Letting Go of Your Writing
I flunked second grade art class.
Who flunks second grade art class, where high expectations are stick figures and barely recognizable animal shaped blobs? Me, that’s who. Was I a terrible artist? No, I always loved art. My teacher told my mother that I had thrown every assignment in the trash, having determined that none of it was good enough to hand in.
Fast forward thirty years, and there I was reading my story to a room full of people I did not know, for the first time. My hands were ice cold and shaking, my voice trembled, I read too fast, scrambled a few words, and refused to meet anyone’s eye. Within a few heartbeats of the last word, I had already asked myself why I had opened my mouth, what possessed me to join a critique group, and whether my laptop would fit in the trash can.
And then something magical happened—they liked it. They actually liked my work and encouraged me to start sending queries. And it never would have happened if I hadn’t let my work go.

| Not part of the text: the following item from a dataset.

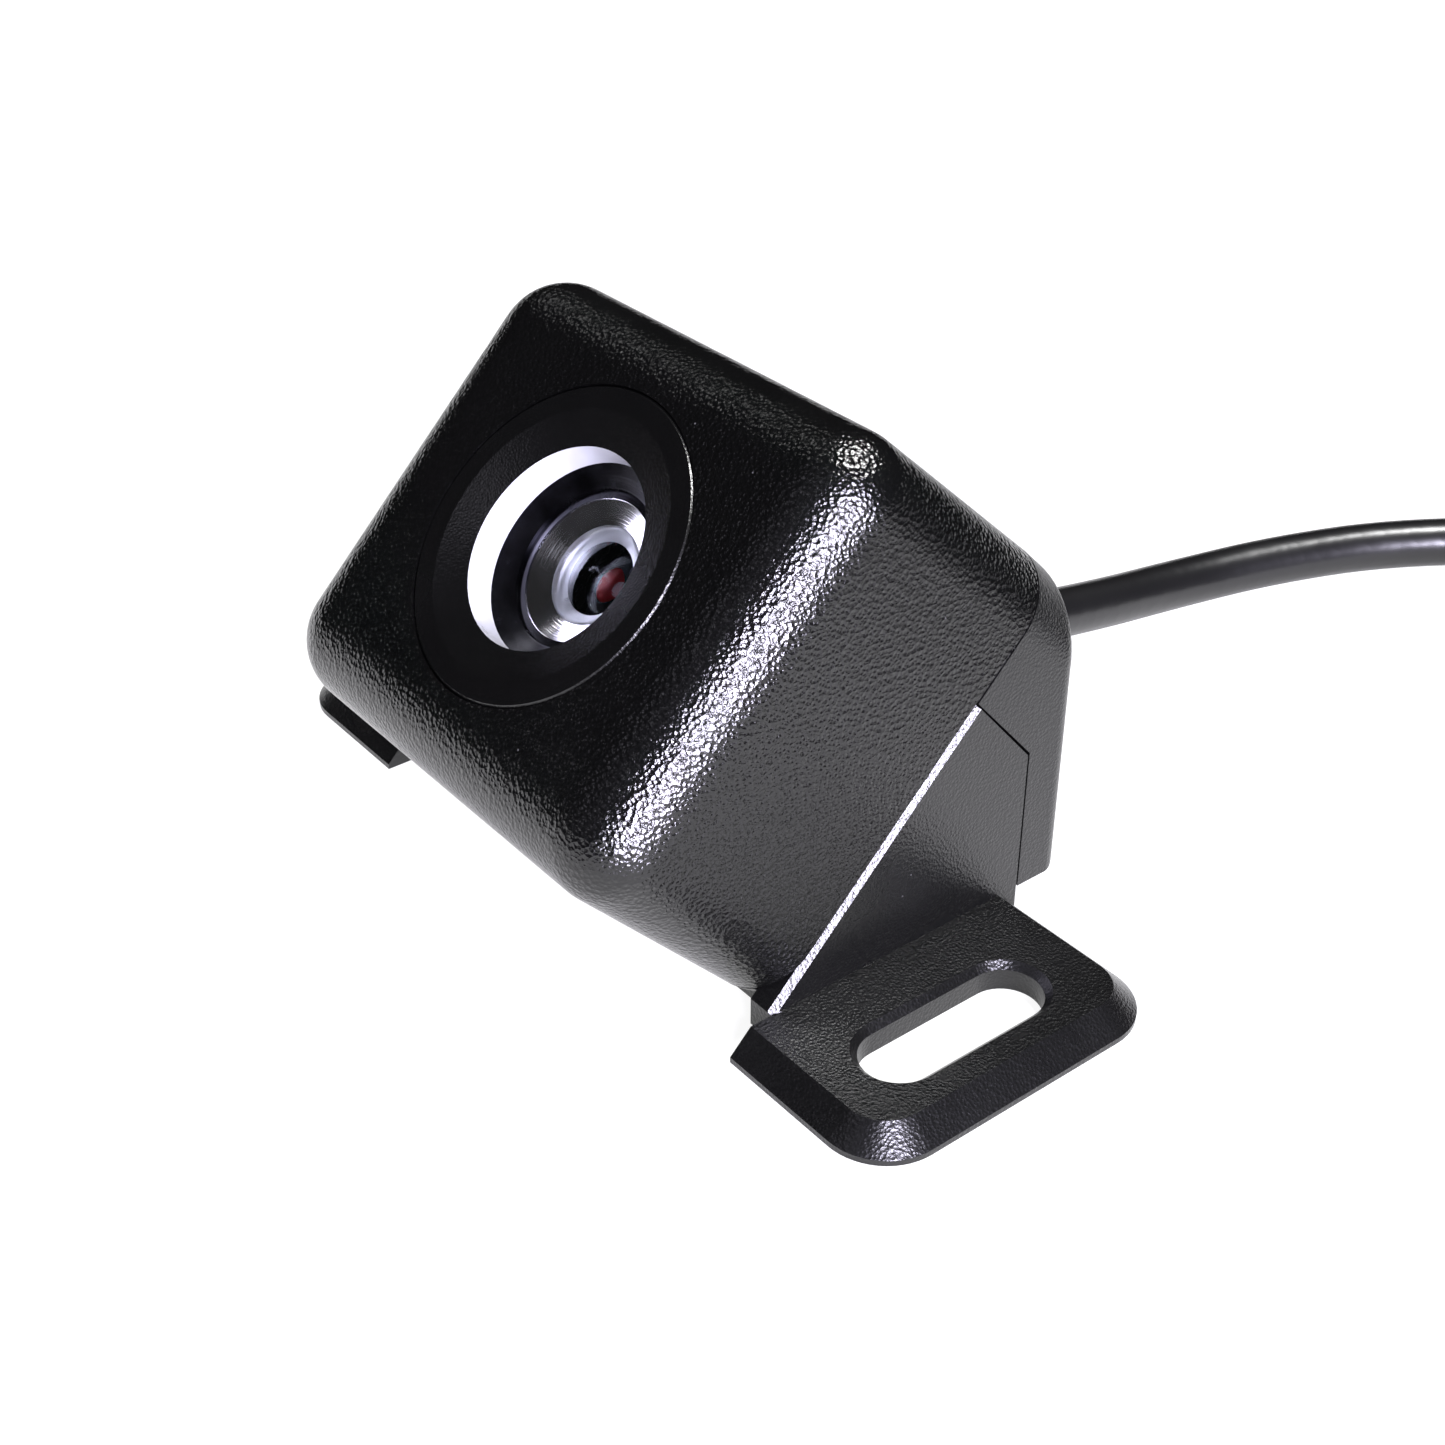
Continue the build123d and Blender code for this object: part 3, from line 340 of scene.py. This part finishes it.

During this time of year many of us are preparing for contest season. This will be my second year sending my work off to Contestland, biting my nails, and waiting for calls that may, or may not, come. It took me almost four years of building up confidence to step off the cliff and see if my manuscript was ready to fly. I wish I had jumped much sooner, I have learned so much by entering contests. My writing is much stronger for it. But it’s hard to let go, isn’t it?
It makes you feel vulnerable, holding out your story—your baby—the one you’ve been carrying around in your heart, to see if it can walk. But I can tell you, from experience, it is so worth it.

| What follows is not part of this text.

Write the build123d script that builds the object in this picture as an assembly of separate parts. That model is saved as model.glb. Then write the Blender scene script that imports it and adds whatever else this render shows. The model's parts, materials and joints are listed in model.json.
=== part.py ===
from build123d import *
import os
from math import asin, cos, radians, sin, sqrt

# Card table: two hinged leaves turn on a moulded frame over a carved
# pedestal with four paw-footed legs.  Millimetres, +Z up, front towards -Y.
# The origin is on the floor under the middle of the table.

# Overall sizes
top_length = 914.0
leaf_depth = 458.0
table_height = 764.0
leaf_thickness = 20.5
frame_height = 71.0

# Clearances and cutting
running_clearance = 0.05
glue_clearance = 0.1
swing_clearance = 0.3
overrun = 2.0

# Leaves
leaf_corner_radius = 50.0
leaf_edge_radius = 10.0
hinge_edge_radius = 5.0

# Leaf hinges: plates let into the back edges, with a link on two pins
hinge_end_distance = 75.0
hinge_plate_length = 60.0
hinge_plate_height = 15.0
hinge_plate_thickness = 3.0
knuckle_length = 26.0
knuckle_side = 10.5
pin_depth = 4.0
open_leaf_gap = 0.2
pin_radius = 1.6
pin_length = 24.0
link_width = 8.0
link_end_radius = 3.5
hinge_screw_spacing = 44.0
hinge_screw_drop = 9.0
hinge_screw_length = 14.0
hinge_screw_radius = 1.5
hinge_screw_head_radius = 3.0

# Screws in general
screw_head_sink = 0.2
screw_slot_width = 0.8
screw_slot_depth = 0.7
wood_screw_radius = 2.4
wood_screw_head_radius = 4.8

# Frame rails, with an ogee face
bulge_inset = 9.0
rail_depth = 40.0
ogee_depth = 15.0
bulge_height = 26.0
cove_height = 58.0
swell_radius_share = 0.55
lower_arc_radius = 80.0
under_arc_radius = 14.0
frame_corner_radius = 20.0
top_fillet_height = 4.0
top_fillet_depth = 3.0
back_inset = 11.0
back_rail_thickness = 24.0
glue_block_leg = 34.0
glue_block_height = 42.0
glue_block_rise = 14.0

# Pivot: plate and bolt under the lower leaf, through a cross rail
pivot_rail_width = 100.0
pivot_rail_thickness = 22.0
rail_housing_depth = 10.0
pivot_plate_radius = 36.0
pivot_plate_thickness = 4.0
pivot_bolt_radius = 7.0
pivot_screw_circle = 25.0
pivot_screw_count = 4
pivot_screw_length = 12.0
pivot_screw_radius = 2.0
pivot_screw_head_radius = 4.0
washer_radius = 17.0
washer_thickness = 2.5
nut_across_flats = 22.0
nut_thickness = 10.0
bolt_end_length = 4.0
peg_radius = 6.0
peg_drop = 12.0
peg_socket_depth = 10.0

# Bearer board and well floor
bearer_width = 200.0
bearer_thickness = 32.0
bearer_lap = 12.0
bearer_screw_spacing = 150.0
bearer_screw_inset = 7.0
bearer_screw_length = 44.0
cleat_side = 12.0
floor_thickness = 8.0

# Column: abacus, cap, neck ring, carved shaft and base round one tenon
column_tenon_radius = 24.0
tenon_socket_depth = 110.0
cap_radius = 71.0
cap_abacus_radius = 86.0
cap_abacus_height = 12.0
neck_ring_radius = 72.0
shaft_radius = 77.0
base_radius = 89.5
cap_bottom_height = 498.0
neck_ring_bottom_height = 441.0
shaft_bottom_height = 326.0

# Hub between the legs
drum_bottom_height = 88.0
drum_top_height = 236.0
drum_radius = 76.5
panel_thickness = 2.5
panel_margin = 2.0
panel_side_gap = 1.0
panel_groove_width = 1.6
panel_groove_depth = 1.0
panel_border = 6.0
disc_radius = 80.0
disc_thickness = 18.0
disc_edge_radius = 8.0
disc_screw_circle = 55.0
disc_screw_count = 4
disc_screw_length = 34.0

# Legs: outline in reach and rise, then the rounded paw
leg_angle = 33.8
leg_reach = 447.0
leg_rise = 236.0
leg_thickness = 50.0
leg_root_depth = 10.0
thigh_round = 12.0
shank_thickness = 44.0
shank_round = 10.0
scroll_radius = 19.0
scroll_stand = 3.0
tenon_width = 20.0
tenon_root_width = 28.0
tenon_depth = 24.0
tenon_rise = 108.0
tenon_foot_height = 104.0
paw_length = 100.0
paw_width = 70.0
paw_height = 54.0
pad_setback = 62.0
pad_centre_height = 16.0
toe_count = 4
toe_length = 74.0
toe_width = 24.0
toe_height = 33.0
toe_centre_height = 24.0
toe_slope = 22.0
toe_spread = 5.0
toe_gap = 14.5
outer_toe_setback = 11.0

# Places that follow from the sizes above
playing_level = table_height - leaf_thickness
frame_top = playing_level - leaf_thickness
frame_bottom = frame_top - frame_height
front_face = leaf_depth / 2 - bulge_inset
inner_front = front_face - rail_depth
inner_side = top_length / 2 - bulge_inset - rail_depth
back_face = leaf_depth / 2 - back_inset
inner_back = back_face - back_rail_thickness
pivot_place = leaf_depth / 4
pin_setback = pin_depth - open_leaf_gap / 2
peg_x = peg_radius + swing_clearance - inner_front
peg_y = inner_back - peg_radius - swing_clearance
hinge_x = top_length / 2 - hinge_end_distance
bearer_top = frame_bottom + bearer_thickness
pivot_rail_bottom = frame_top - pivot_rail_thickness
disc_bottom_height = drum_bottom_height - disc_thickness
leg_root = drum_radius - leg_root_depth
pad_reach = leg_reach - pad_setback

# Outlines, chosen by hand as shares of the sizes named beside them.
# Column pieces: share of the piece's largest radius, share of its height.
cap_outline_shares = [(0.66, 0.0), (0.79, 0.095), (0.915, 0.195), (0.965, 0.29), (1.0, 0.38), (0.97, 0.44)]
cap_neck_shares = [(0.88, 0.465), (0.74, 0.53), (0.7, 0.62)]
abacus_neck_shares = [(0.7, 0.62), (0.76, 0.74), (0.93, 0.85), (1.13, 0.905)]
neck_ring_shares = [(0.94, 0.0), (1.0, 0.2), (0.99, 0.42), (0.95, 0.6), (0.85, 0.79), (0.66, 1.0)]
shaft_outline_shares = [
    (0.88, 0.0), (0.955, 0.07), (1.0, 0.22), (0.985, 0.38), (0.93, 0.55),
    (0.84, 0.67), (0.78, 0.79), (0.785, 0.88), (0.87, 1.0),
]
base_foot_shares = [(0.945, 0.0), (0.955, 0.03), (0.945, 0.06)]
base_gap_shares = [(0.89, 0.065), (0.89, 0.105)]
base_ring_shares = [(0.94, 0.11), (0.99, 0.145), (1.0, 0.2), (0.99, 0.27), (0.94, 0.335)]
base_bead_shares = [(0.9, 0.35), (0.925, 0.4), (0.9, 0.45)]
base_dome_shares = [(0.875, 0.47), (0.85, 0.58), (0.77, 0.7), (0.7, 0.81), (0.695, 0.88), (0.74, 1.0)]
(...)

As someone with pretty thin skin and an over-amplified fear of rejection, I argued with myself about whether I should bother scraping money out of our lean budget for contests. But I did. To my great surprise, I semi-finaled in the ACFW Genesis Contest, and won the Frasier Award.
Yes, it was a boost of confidence, a step forward in pursing publication and I received wonderful feedback and suggestions; but even more than that, it taught me that I can, and should, let go.
God gave me a desire to write and stories to tell, what good would it do me, or anyone else if I was afraid to let people read them?
So now instead of fearing a critique, sending off a query, or entering a contest, I have learned to release my work into God’s capable hands. Then I enjoy watching how he blesses, teaches, and transforms me through trusting him with the story he inspired in the first place.
So, go ahead, hand in your paper to The Teacher. You’ll get an ‘A’ for effort, I promise.